Have you truly not figured out yet that they cannot be trusted? Do you truly not realize that they knowingly speak falsehoods, hoping to transform those falsehoods into truth by convincing you to accept their false narrative?

Even when the economy is not doing well, even when the Democrats are not nominating their most left-wing, most diverse, most unelectable candidates, the average Republican midterm loss is only 11 seats. This would reduce the Republican majority from 43 seats to 32 seats. Hardly a cause for panic.


No “Blue Wave” in November

I’ve said it before, and I have no doubt that I’ll be saying it again. There will be no “Blue Wave” of Democrats being elected in November:

Voters elected political newcomer Pete Flores to the Texas Senate on Tuesday, flipping a Democratic district red for the first time in 139 years and bolstering Republicans’ supermajority in the chamber ahead of the November elections.

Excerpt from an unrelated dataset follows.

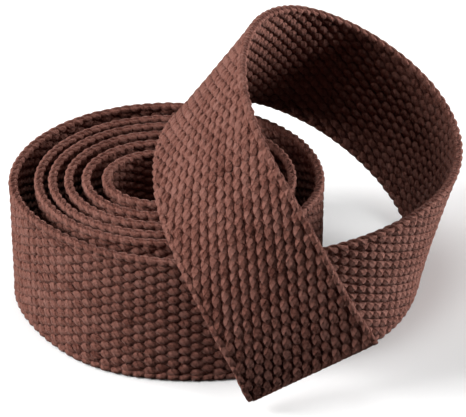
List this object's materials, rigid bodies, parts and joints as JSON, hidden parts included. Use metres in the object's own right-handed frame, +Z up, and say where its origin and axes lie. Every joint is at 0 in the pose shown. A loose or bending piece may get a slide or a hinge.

A retired game warden, Flores defeated former state and U.S. Rep. Pete Gallego for the Senate District 19 seat after receiving backing from some of the state’s most prominent politicians, including Gov. Greg Abbott, Lt. Gov. Dan Patrick, and U.S. Sens John Cornyn and Ted Cruz.

“We conservatives are conservative in the way we make approaches. The gunfight’s not over until the last shot’s fired,” Flores told the Express-News after Gallego conceded in a phone call just before 9 p.m. “The last shot’s been fired.”

According the Secretary of State’s website, Flores won with 53 percent of the vote to Gallego’s 47 percent with 44,487 ballots cast.

In his victory speech, Flores reflected about the historic significance of his win and the job ahead.

“This district has not been Republican since Reconstruction. And in September of 2018, it’s Republican once again,” Flores told supporters. “The work starts tomorrow.”

Christian Archer, Gallego’s campaign strategist, said he was shocked by the results.

Hillary Clinton won the district by 12 percentage points in 2016. Looks likes Trumpslide 2020 is already gathering momentum.